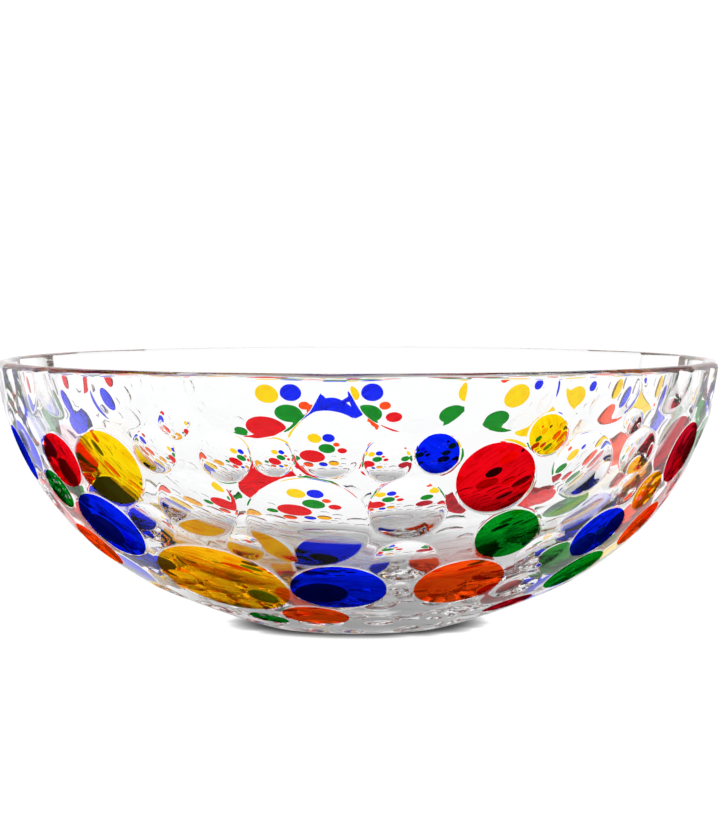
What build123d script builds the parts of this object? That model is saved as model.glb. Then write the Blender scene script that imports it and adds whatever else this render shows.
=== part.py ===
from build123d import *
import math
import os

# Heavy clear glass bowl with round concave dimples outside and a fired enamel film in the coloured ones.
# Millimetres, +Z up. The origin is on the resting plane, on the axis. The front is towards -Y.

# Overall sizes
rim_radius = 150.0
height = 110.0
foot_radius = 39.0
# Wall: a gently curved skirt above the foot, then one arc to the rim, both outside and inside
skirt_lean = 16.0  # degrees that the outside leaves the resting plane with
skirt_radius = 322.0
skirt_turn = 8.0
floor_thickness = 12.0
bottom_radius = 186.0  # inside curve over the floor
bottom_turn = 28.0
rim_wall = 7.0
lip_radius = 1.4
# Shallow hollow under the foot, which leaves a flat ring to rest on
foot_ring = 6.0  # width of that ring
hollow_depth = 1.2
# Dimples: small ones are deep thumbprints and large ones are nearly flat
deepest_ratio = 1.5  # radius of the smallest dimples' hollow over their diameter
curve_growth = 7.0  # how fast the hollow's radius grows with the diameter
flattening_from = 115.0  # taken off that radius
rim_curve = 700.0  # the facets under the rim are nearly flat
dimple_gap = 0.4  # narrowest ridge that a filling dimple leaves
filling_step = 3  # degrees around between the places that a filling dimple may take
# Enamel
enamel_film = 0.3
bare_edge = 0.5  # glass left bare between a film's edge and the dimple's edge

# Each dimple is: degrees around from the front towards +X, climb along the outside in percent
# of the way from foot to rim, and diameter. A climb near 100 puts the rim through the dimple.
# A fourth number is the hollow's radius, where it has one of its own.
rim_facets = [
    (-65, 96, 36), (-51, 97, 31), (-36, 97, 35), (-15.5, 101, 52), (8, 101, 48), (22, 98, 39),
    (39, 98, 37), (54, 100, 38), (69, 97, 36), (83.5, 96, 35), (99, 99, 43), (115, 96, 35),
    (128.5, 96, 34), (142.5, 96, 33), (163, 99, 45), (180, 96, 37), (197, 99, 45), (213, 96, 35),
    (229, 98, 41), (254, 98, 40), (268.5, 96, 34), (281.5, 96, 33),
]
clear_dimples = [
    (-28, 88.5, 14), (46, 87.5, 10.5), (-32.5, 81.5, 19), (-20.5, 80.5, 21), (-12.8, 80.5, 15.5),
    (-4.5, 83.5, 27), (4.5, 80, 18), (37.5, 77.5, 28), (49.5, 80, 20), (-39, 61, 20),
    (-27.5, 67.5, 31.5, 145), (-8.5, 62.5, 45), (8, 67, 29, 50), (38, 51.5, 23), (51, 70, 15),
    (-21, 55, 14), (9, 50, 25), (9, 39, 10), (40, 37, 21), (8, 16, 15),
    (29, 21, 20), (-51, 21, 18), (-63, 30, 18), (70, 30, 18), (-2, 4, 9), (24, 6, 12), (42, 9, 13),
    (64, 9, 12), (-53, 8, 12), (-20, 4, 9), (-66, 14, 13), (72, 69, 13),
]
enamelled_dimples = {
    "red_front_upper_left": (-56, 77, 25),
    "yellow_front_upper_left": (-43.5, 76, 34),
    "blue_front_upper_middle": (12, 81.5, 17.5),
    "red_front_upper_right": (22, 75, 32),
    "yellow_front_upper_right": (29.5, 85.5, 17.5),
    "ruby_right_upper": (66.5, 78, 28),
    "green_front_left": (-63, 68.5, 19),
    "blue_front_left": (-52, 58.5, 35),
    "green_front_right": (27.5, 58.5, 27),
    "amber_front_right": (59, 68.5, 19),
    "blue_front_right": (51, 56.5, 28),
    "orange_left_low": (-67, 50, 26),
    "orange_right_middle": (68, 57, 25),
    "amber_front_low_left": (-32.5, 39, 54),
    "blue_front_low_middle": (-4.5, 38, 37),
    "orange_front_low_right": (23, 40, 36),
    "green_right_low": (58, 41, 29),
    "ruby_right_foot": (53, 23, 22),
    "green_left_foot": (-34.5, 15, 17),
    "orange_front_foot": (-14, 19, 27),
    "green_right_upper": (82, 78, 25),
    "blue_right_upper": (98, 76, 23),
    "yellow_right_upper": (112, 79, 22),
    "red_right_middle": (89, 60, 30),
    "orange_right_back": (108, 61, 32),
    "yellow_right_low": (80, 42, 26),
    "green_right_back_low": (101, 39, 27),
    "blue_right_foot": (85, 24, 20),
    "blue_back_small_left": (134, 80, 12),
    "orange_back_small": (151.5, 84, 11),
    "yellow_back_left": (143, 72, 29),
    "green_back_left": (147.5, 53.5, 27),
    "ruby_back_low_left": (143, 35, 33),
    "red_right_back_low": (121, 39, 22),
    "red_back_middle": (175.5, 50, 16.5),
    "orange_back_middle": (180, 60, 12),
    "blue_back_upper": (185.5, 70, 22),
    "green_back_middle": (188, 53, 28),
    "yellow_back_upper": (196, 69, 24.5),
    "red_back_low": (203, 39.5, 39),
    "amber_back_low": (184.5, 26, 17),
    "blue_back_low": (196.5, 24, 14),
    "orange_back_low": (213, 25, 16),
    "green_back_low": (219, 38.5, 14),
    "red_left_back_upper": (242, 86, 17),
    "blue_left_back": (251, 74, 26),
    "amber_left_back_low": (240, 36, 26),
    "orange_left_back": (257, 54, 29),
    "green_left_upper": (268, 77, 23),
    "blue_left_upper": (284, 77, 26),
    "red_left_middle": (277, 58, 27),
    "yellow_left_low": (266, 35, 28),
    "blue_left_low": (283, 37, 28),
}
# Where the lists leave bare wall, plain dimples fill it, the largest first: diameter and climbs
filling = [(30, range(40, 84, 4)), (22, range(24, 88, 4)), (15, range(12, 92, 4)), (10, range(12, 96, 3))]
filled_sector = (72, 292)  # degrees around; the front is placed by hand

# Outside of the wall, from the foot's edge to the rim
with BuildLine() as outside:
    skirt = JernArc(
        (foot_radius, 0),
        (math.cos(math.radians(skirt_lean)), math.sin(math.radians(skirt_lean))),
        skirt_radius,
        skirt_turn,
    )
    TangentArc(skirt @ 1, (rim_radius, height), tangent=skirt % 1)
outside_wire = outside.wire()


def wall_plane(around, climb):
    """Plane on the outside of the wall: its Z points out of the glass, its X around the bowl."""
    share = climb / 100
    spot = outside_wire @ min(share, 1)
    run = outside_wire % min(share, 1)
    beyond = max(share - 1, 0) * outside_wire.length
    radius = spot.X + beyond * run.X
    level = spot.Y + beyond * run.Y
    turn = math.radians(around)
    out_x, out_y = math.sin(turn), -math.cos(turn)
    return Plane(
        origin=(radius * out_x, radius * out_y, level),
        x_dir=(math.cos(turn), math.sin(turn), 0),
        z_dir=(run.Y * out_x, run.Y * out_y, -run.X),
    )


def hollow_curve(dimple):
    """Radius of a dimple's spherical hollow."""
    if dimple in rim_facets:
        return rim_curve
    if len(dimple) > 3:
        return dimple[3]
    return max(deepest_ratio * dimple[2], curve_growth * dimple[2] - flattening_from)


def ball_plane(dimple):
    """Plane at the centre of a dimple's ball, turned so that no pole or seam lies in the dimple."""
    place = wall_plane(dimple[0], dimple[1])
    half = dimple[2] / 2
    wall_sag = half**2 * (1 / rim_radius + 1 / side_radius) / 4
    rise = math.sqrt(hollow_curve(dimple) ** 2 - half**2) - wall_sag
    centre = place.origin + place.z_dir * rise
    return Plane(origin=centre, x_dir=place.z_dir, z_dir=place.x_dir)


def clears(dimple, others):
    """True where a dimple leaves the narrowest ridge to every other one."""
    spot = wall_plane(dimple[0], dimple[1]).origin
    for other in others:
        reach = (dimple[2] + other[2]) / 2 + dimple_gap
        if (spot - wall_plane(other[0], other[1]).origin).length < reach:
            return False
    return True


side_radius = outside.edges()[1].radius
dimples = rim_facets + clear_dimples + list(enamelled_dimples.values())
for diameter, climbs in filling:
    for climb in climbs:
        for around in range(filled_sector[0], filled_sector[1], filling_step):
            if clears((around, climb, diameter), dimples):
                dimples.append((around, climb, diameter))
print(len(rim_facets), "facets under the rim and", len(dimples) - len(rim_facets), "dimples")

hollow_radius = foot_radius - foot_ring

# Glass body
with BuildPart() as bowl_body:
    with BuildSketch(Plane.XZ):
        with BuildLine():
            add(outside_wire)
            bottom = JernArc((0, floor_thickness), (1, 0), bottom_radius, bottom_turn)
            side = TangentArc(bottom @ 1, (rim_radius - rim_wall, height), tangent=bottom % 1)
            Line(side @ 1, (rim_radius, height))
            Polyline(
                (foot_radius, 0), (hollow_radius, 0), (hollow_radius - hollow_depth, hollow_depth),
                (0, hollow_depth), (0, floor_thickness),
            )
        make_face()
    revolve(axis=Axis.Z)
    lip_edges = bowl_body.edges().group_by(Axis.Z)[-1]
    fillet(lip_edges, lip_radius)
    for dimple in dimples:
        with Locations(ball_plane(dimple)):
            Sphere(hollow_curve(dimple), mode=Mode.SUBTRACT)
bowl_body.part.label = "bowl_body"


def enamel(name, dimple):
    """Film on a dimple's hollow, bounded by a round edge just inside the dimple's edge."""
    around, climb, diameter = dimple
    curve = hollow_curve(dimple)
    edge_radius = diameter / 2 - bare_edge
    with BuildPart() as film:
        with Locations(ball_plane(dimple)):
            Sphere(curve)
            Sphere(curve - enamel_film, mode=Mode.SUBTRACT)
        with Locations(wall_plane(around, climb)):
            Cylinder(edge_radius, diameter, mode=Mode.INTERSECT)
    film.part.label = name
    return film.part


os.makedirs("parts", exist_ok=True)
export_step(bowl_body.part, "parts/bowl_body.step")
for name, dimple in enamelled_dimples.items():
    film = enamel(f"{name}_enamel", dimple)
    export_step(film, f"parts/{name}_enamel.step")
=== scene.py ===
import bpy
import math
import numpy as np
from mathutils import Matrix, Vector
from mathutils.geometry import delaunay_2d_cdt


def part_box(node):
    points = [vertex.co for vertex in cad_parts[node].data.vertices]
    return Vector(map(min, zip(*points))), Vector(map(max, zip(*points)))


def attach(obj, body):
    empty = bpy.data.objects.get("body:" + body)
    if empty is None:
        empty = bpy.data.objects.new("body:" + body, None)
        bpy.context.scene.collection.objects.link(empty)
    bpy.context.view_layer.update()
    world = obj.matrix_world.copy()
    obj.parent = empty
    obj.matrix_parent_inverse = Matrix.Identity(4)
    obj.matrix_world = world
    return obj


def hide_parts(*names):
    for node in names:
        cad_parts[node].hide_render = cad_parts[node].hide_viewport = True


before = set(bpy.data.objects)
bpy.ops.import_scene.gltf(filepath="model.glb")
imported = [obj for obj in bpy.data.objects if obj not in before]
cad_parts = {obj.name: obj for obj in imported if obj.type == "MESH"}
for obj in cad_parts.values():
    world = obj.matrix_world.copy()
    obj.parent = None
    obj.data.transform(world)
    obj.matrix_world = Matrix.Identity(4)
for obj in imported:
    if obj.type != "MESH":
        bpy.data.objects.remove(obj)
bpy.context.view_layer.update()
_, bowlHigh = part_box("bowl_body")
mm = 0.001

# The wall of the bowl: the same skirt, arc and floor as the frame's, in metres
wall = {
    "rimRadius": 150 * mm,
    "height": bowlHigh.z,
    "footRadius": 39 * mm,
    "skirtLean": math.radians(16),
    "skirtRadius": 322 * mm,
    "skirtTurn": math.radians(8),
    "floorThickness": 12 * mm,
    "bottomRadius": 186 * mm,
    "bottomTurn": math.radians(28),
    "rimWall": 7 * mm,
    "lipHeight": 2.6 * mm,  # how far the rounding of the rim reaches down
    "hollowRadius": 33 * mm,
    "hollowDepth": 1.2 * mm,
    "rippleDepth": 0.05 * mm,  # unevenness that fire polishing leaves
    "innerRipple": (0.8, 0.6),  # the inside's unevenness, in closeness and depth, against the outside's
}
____
Start at the line with "film.part.label = name" and stop after the line with "if empty is". Repeat exactly the lines in that range.

    film.part.label = name
    return film.part


os.makedirs("parts", exist_ok=True)
export_step(bowl_body.part, "parts/bowl_body.step")
for name, dimple in enamelled_dimples.items():
    film = enamel(f"{name}_enamel", dimple)
    export_step(film, f"parts/{name}_enamel.step")
=== scene.py ===
import bpy
import math
import numpy as np
from mathutils import Matrix, Vector
from mathutils.geometry import delaunay_2d_cdt


def part_box(node):
    points = [vertex.co for vertex in cad_parts[node].data.vertices]
    return Vector(map(min, zip(*points))), Vector(map(max, zip(*points)))


def attach(obj, body):
    empty = bpy.data.objects.get("body:" + body)
    if empty is None:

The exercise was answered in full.